◆ **Data lines**
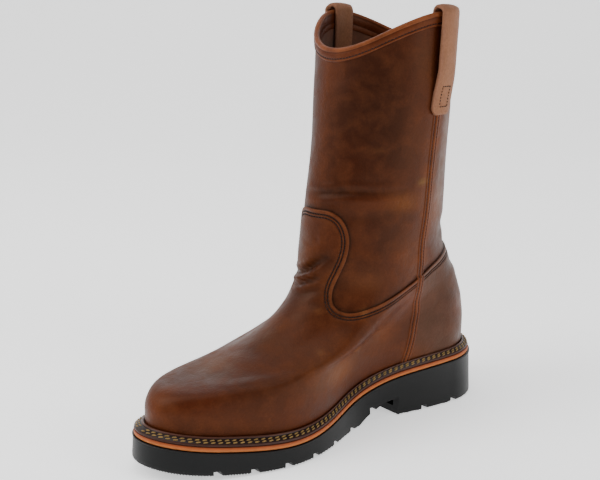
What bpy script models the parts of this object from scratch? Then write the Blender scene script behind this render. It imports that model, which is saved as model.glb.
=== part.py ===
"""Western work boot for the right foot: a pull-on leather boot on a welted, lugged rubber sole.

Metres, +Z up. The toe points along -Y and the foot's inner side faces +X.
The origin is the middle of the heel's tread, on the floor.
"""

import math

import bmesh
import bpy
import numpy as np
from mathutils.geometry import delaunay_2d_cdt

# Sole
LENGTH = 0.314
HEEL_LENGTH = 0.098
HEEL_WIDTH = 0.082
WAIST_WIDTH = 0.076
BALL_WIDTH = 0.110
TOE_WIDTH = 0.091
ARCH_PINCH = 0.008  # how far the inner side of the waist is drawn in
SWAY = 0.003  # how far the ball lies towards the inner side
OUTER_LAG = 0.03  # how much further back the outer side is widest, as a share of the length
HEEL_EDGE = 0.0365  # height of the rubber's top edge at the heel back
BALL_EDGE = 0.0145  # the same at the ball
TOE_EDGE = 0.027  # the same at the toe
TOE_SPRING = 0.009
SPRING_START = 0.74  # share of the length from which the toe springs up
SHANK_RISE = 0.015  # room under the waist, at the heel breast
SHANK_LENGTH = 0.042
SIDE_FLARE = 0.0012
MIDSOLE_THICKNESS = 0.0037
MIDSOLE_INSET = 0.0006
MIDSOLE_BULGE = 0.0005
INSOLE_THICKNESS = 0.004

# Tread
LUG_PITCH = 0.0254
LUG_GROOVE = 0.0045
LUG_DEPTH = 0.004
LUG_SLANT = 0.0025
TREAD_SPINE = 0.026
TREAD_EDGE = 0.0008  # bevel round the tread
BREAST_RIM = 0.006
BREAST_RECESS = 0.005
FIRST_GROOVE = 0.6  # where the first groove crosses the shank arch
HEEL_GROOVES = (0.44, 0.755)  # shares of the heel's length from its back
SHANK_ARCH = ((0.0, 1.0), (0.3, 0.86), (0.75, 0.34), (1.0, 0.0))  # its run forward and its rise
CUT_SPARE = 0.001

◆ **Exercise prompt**
Everything from the first line above through the line that contains "import math" should be duplicated exactly, please, and nothing beyond it.

◆ **Final result**
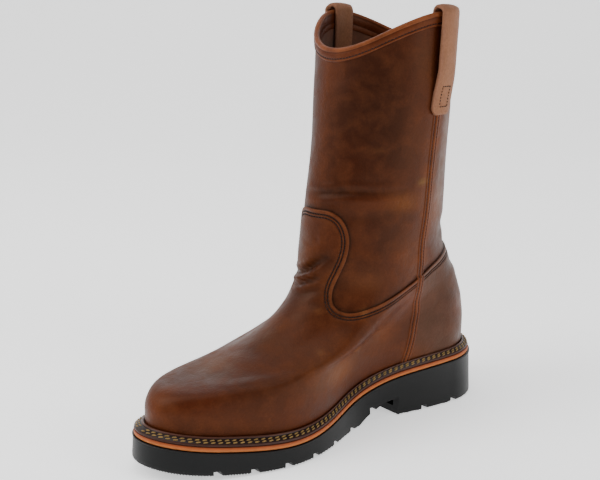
What bpy script models the parts of this object from scratch? Then write the Blender scene script behind this render. It imports that model, which is saved as model.glb.
=== part.py ===
"""Western work boot for the right foot: a pull-on leather boot on a welted, lugged rubber sole.

Metres, +Z up. The toe points along -Y and the foot's inner side faces +X.
The origin is the middle of the heel's tread, on the floor.
"""

import math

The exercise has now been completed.